One big problem is that some jobs do their own installation from the network of uknkown tool versions. Some of these have “new and exciting” ways of uninstalling them. Or, the installer breaks the symbolic links so tney cannot be switched for the next job, because they are no longer links but plain files or directories. Another problem is that some of the tools cannot be installed/uninstalled in quiet mode but requires manual intervention, and they do not lend themselves to symbolic link switching. And finally: This wizard is a WIndows only system; it cannot be adapted to Linux, which gradually comes in for our new development projects.
If we replace those twenty toolboxes by twenty Docker images, jobs are not delayed by a lot of uninstalling and installing tool versions. Tools that cannot work with symbolic links (they exist!) will work fine. Any job ruining the execution environment (e.g. by installing uknown software from the network) will make problems for noone but itself. The images can (and will, in most instances) be available in a Linux environment, and the image itself will usually be Linux based.
One nice side effect: Our desktop PCs are still Windows based - but they can run Linux containers. So by pulling the tool image to the PC, and supplying the build script to it, developers can run the build locally, exactly the same way that the Jenkins job does it, before comitting code changes.

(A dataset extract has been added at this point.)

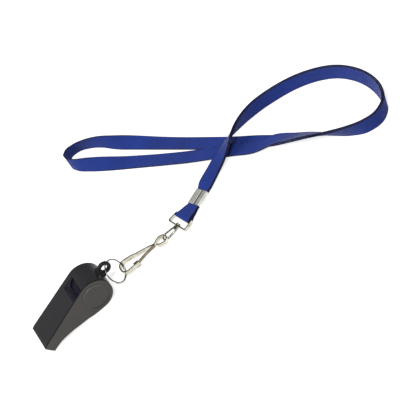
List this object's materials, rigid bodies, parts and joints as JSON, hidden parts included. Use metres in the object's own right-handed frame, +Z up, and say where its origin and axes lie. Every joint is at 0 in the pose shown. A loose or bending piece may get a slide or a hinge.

We have had problems with Docker as well: Our first images was preserved as Dockerfiles only. When we had to debug an old delivery and wanted to rebuild the image, some of the Linux tool versions were no longer available in the LInux apt software repository. Searching for something by the same name in other repos is not guaranteed to find one that is 100% identical with the one we had before.
So now we are preserving images in binary form. We are also in the process of building a local repository of those packages we use in our environment (like the repository we have for the wizard handling Windows software), so that we can rebuild an image if someone by mistake erases the binary version. (Yes, we do make backups of the registry, but getting back a mistakenly erased image from the backup is such an involve business that we try to avoid it.)
From the maintenance point of view, Docker looks quite promising. This attempt to split up jobs into separate tasks of different nature (compiling, log analysis, test monitoring, document generation, …) is one way to succeed with the management. If we must put all the tools into one huge image, and every time someone asks for one tilny little update, in any one of the dozens of tools in the complete set, we have to generate a whole new huge image. Then we will soon have not two hundre, but two thousand retired tool sets, and each of them will be large…
One of our main projects have a tool set filling 6.9 gigabytes, out of which 5 Gbytes are project specific tools. Below it is a nicely layered structure of one base layer on top of another base layer, all cleanly created in multistage builds so they contain as little build leftovers as possible. Then this project makes a request for one extra Python package. The Python layer is in the “general” layers. Then we have two alternatives: Add a layer on top of those 6.9 G, containing nothing but a “pip install”. If this happens all the time, in multiple projects, we will have a mess of Python configurations. It would be so much cleaner to make a new version of the Python image, where this package could be made available to all future images built on a Python base. If Python tasks were handled by an “external” image, using SSH as a relay to another container, no update to the giga-image would be required (but the task requesting Python would have to update the tag value to the new image.
The other alternative is to update the Pyton layer below those 5 “private” GB of tools, so that we have anoter 5 GB layer - nothing above that updated Python layer can be reused. That doesn’t make me very happy, either.
Worst of all: I am in an ongoing battle with one manager of that project: He wants a facility to rebuild his 6.9 GB image automatically: If a job specifies a new Python package version, he want that to be detected atuomatically and a new Python layer + 5 GB “private” layer to be generated on tne fly, He indicates that this might happen several times a day… We have no way of tracing which ones of thes auto-generated images will no longer be used; we must keep all of them indefinitely. They cannot ble built locally on one Jenkins node and pruned locally: When the build is re-run, it might be placed on a different node, which will pull the image from the registry… (Note: This manager is a highly qualified software guy, not a technically ignorant administrator guy. Some excellent software developers are nevertheless completely ignorant with respect to resource costs!)